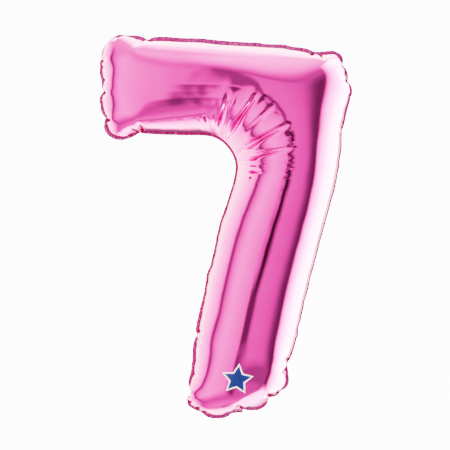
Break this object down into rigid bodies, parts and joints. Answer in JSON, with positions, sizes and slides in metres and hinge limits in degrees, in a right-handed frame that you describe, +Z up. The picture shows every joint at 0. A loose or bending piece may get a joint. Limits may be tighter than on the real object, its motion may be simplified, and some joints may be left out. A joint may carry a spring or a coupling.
{
  "type": "foil number balloon",
  "caption": "Inflated metallic foil balloon shaped as the numeral seven, with a heat-sealed rim, a flat self-closing valve inside and a folded filling tail.",
  "frame": {"origin": "middle of the crease where the filling tail leaves the bottom seam, at the outer edge of the seam, halfway between the two films", "axes": "+Z up along the numeral's height with its top edge level, +X to the right seen from the front, the front faces -Y"},
  "size_m": [0.2148, 0.0916, 0.3215],
  "materials": {
    "pink_foil": "mirror-bright vacuum-metallised film, tinted pink",
    "heat_seal": "welded film with a fine crimped grain, darker pink",
    "valve_film": "clear polyethylene film"
  },
  "bodies": {
    "balloon": {"front_film_panel": "pink_foil", "rear_film_panel": "pink_foil", "perimeter_heat_seal": "heat_seal", "valve_front_ply": "valve_film", "valve_rear_ply": "valve_film"},
    "tail": {"tail_front_film": "pink_foil", "tail_rear_film": "pink_foil", "tail_left_seal": "heat_seal", "tail_right_seal": "heat_seal"}
  },
  "joints": [
    {"name": "tail_fold", "type": "hinge", "parent": "balloon", "child": "tail", "pos_m": [0.00002, 0.0011, -0.00015], "axis": [-0.9867, 0, -0.1625], "range_deg": [0, 118]}
  ]
}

□ □ □ □ □

> WHAT NEEDS TO BE DONE
Each line of the material must be restated exactly.

> FINAL RESULT
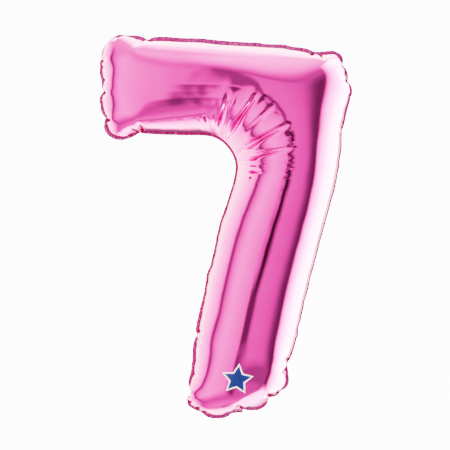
Break this object down into rigid bodies, parts and joints. Answer in JSON, with positions, sizes and slides in metres and hinge limits in degrees, in a right-handed frame that you describe, +Z up. The picture shows every joint at 0. A loose or bending piece may get a joint. Limits may be tighter than on the real object, its motion may be simplified, and some joints may be left out. A joint may carry a spring or a coupling.
{
  "type": "foil number balloon",
  "caption": "Inflated metallic foil balloon shaped as the numeral seven, with a heat-sealed rim, a flat self-closing valve inside and a folded filling tail.",
  "frame": {"origin": "middle of the crease where the filling tail leaves the bottom seam, at the outer edge of the seam, halfway between the two films", "axes": "+Z up along the numeral's height with its top edge level, +X to the right seen from the front, the front faces -Y"},
  "size_m": [0.2148, 0.0916, 0.3215],
  "materials": {
    "pink_foil": "mirror-bright vacuum-metallised film, tinted pink",
    "heat_seal": "welded film with a fine crimped grain, darker pink",
    "valve_film": "clear polyethylene film"
  },
  "bodies": {
    "balloon": {"front_film_panel": "pink_foil", "rear_film_panel": "pink_foil", "perimeter_heat_seal": "heat_seal", "valve_front_ply": "valve_film", "valve_rear_ply": "valve_film"},
    "tail": {"tail_front_film": "pink_foil", "tail_rear_film": "pink_foil", "tail_left_seal": "heat_seal", "tail_right_seal": "heat_seal"}
  },
  "joints": [
    {"name": "tail_fold", "type": "hinge", "parent": "balloon", "child": "tail", "pos_m": [0.00002, 0.0011, -0.00015], "axis": [-0.9867, 0, -0.1625], "range_deg": [0, 118]}
  ]
}